→ **DATA EXCERPT**

....

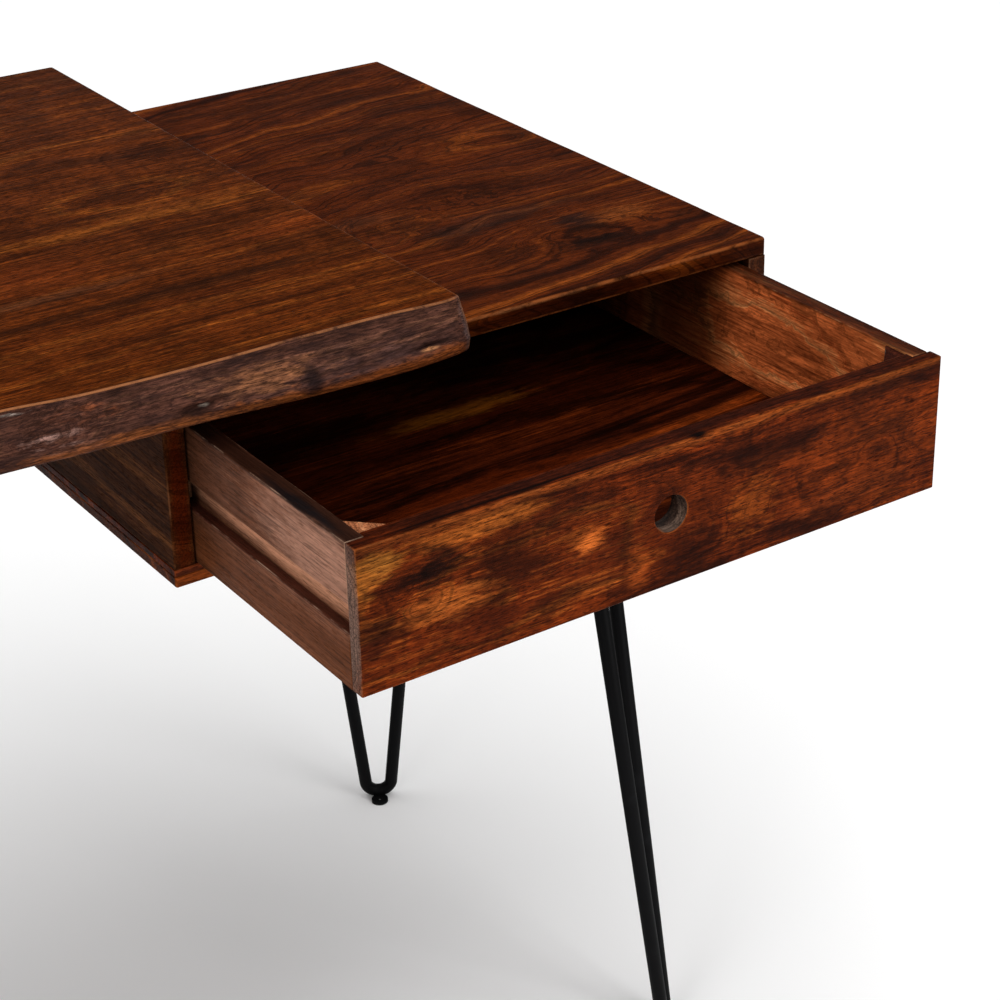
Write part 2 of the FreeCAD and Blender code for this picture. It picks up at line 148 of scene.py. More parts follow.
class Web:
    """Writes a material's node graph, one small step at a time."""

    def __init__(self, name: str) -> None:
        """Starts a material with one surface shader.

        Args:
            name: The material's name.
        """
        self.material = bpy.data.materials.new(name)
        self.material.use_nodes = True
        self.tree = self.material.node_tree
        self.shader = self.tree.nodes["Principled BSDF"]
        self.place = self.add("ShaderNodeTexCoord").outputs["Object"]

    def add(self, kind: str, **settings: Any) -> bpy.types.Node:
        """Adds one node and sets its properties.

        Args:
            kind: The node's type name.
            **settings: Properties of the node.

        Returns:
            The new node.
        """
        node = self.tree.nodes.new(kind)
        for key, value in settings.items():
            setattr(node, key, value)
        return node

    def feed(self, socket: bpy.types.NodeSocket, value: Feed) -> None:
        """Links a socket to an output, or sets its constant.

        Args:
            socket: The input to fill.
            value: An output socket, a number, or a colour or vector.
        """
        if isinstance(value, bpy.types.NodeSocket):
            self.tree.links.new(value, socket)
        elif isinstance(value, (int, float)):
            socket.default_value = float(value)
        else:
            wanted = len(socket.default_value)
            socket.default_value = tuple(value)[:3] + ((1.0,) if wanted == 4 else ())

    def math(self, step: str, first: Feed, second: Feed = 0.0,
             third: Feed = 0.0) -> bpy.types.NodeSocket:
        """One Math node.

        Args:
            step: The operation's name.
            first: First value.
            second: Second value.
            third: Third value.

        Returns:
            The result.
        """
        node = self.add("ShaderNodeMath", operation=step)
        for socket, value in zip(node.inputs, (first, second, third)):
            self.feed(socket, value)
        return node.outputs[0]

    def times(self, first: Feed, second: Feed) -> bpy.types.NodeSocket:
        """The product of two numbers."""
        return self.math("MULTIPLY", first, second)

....

→ **EXERCISE AIM**
Your output must be the lines of the material above, from the first through the line that contains "a material's node", copied exactly. Include both endpoints and nothing else.

→ **RESULT BELOW**
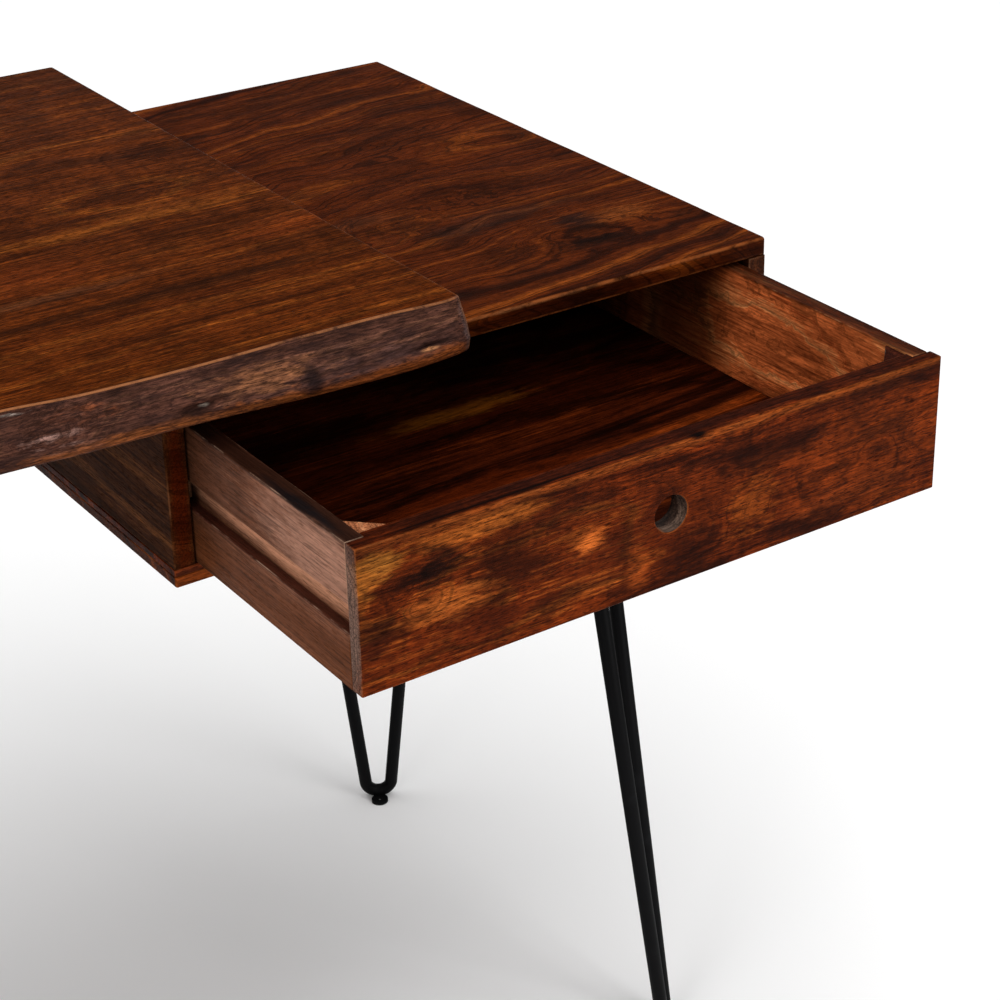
Write part 2 of the FreeCAD and Blender code for this picture. It picks up at line 148 of scene.py. More parts follow.
class Web:
    """Writes a material's node graph, one small step at a time."""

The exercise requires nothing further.